On March 25, Key and Peele visited The Tonight Show with Jay Leno. They talked about their New York Times Magazine cover shoot. Their task? Illustrate the work of Wharton professor Adam Grant and his book on workplace altruism, Give and Take. They also weighed in on President Obama’s March Madness picks. Then, they showed a snippet of “Das Negros,” the Season 1 sketch written by Drysdale. Fellow Tonight Show guest Gerald Butler doubled over in laughter at one of Key’s first lines: “And I am Baron Helmut…schnitzelnazi.”

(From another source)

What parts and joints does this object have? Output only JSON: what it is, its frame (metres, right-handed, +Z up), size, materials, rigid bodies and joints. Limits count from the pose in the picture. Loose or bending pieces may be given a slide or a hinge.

Then, they showed the YouTube remake with the two girls. As I did, the audience only saw a few seconds, which is just enough time to catch their “brown” necks and “white” faces and chuckle. The next morning, though, I wanted to see more. But when I searched on YouTube, I could only find the original sketch. Then I remembered I’d sent it to a friend. I opened the email and clicked. The video was made private. Was it found? Did people comment? Had someone told them what blackface was?

Before their Tonight Show appearance, Key and Peele were thinking of putting together a remake contest, airing the winning entry in a future episode. The “Das Negros” remake was the first that came to mind. “Something that would offend a 50-year-old black man might be a 14-year-old black kid’s favorite thing in the entire world,” Key says. “So, if you’re a 14-year-old black kid, it just doesn’t even occur to you that there’s a situation. To me, in a way, it’s the kid’s reality that is more interesting.”